If and when humanity finally overcomes this insidiously harmful notion of free will, you might better understand the logic behind our tending to those least fortunate among us.
By the way, if you’d like to read a good book that explains in clear scientific terms how it is actually unconscious processes that are responsible for EVERY choice we make, you might consider Harvard psychologist Daniel M. Wegner’s 2002, The Illusion of Conscious Will.
BTW
I am a Coakley supporter.
My comment above was relative to the voice of my moderate and conservative (Reagan Democrats) brothers.
I dislike the notion of a Brown victory.
The race is not about Martha Coakley! She may be what the Republican dominated/produced media/frame portrays her to be (common/not dynamic/victory expected), but the voters here are tired of forking out to the less advantaged.
Section 8 is a better deal than working for a living! Illegals do better than or equal to middle income citizens! You want health coverage? …FOR FREE [working folks and income (the “ownership society”) folks alike pay for it]!!!
A better gig for who?
Democrats in Mass. are moderate and don’t want to fork over for freeloaders, which is what may yield.
God help the Democrats!
If Brown wins, Obama and our Democratic Leaders deserve the blame, not Coakley. They should have been much more invested in her campaign from the very beginning. That’s their job.
If Brown wins, Obama and Reid have a simple choice before them; They can allow Republican Senators to filibuster all major legislation during 2010, which is not a choice at all since it would spell disaster for Democratic candidates in both the Senate and the House in November, or they can change the senate rules on filibusters through means as simple as one recently advanced in a New York Times Op-Ed by Tom Geoghegan;
“The president of the Senate, the vice president himself, could issue an opinion from the chair that the filibuster is unconstitutional. Our first vice presidents, John Adams and Thomas Jefferson, felt a serious obligation to resolve the ties and tangles of an evenly divided Senate, and they would not have shrunk from such a challenge.”
Or through the strategy Jamie Court described in The Huffington Post;
“Rule 22 of the Senate, governing filibusters, can be changed or eliminated by a simple majority according to the US Supreme Court in U.S. v. Ballin (1892). Senate rules call for 67 to change the cloture rule, but Democrats should be able to rewrite the rules since they control the Rules Committee. Rule 22 can go out the door all together or be modified. Republicans under Senate Majority Leader Bill Frist threatened to blow up the filibuster in 2005 with far fewer numbers.”

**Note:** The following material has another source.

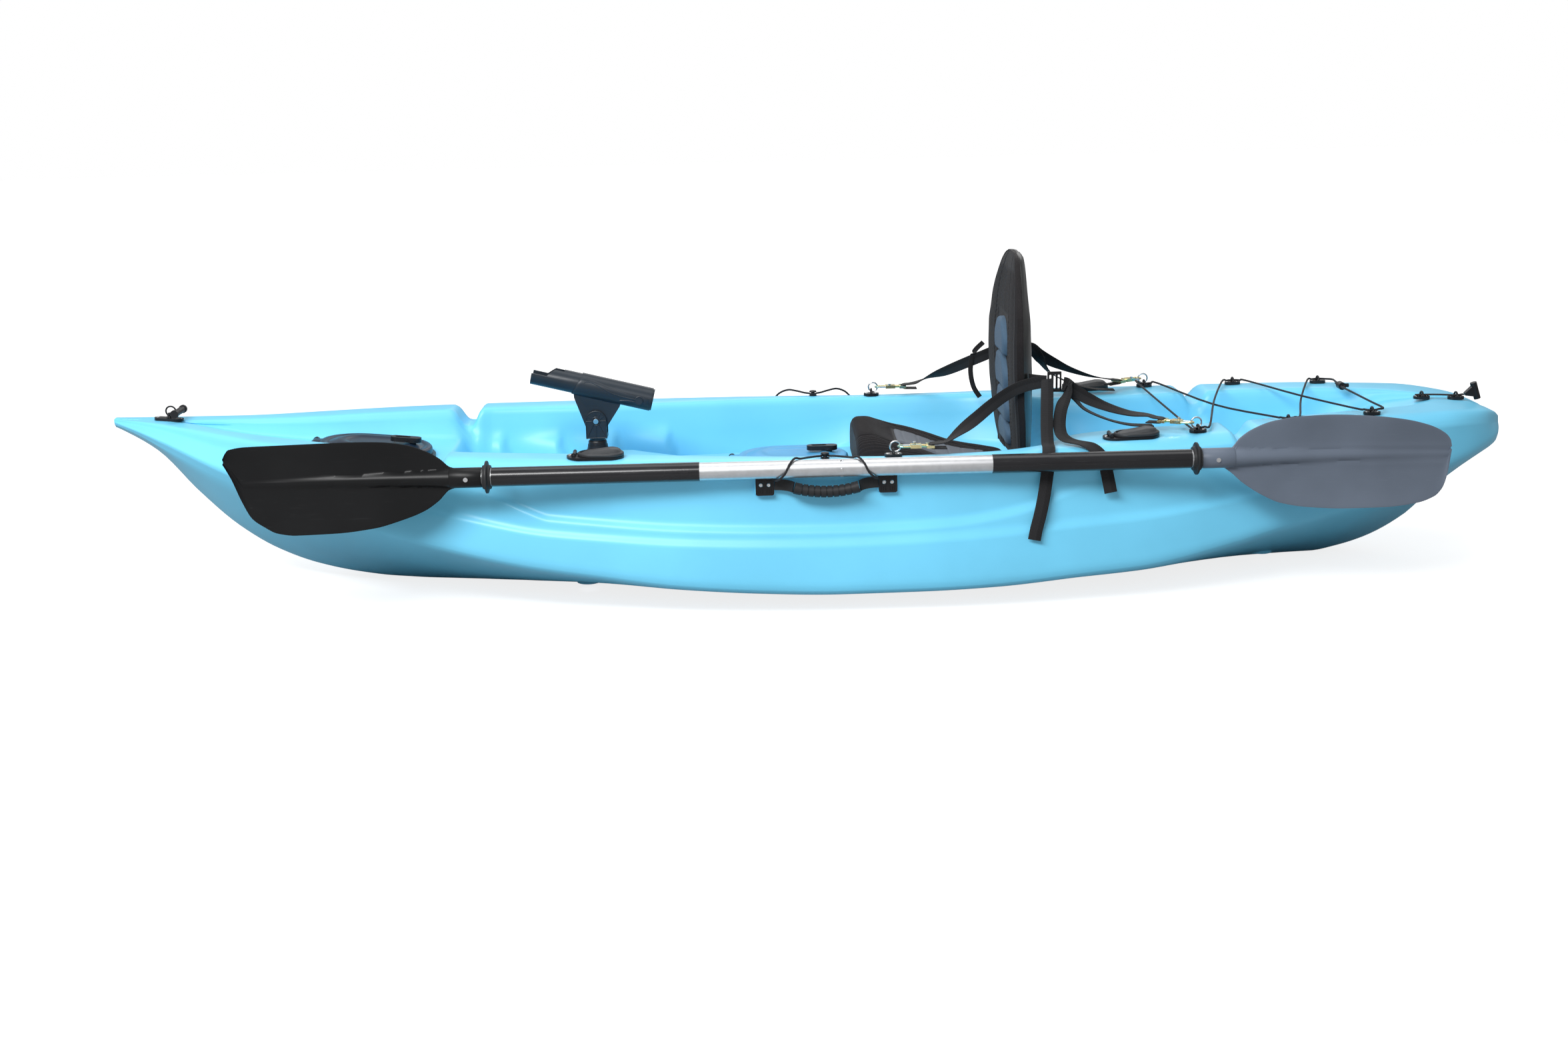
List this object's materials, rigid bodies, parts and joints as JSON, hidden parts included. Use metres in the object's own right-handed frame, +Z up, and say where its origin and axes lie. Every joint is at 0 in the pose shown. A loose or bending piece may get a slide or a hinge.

Or they could rely on the “Nuclear,” or “Constitutional” option. A 2005 report by Betsy Palmer highlights how this would be done. This strategy would have to wait until the new Congress convenes in 2011, and would therefore represent a retributive rather than a pre-emptive response to Republican obstructionism. Palmer describes it;
“One example of the “constitutional” or “nuclear” option revolves on the argument that, on the first day of a new Congress, Senate rules, including Rule XXII, the cloture rule, do not yet apply, and thus can be changed by majority vote.”
If Coakley wins, Democrats can pass major legislation in 2010. If Brown wins, Republicans have the choice in 2010 of allowing Obama to address our pressing concerns like jobs, education and climate change, or block these efforts and thereby force his and Reid’s hand. If Brown wins and Republicans continue to obstruct the Democratic agenda, Obama and Reid will have every good reason, and no reasonable choice but, to change the filibuster rule.
In fact, it might actually work out better in the long run if Brown wins and the Democrats are then forced to change the filibuster rule.
If Massachusetts voters, having passed health insurance reform for themselves, vote to deny it to the rest of Americans, I won’t be able to think of words bad enough for them.